Abstract: During polyketide biosynthesis, acyl carrier proteins (ACPs) perform the central role of transferring polyketide intermediates between active sites of polyketide synthase. The 4'-phosphopantetheine prosthetic group of a holo-ACP is a long and flexible arm that can reach into different active sites and provide a terminal sulfhydryl group for the attachment of acyl groups through a thioester linkage. We have determined the solution structure and characterized backbone dynamics of the holo form of the frenolicin acyl carrier protein (fren holo-ACP) by nuclear magnetic resonance (NMR). Unambiguous assignments were made for 433 hydrogen atoms, 333 carbon atoms, and 84 nitrogen atoms, representing a total of 94.6% of the assignable atoms in this protein. From 879 meaningful NOEs and 45 angle constraints, a family of 24 structures has been calculated. The solution structure is composed of three major alpha-helices packed in a bundle with three additional short helices in intervening loops; one of the short helices slowly exchanges between two conformations. Superposition of the major helical regions on the mean structure yields average atomic rmsd values of 0.49 +/- 0.09 and 0.91 +/- 0.08 Angstroms for backbone and non-hydrogen atoms, respectively. Although the three-helix bundle fold is conserved among acyl carrier proteins involved in fatty acid synthases and polyketide synthases, a detailed comparison revealed that ACPs from polyketide biosynthetic pathways are more related to each other in tertiary fold than to their homologues from fatty acid biosynthetic pathways. Comparison of the free form of ACPs (NMR structures of fren ACP and the Bacillus subtilis ACP) with the substrate-bound form of ACP (crystal structure of butyryl-ACP from Escherichia coli) suggests that conformational exchange plays a role in substrate binding.

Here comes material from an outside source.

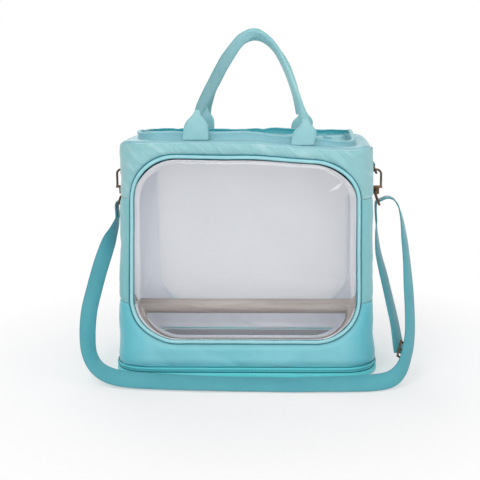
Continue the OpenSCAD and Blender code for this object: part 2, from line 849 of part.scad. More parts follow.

Figure Caption. NMR structure of frenolicin holo-ACP. (A) Ensemble of 24 torsion angle dynamics conformers, using the backbone atoms of residues 5-16, 39-52, and 69-77 for superposition. (B) Ribbon diagram of the minimized mean structure of frenolicin holo-ACP. (C) Electrostatic potential surface of frenolicin holo-ACP. Positively charged areas are colored in blue, negatively charged areas are in red, and uncharged areas are in gray. Secondary structure elements are labeled as described in the text [helices (HI, HII, HIII, HI', HII', HIII') and loop (LI)]. Residues identified as undergoing slow conformational exchange (alanine 56, threonine 58, aspartate 59, and glycine 63) are shown as blue spheres mapped onto the ribbon diagrams in (B).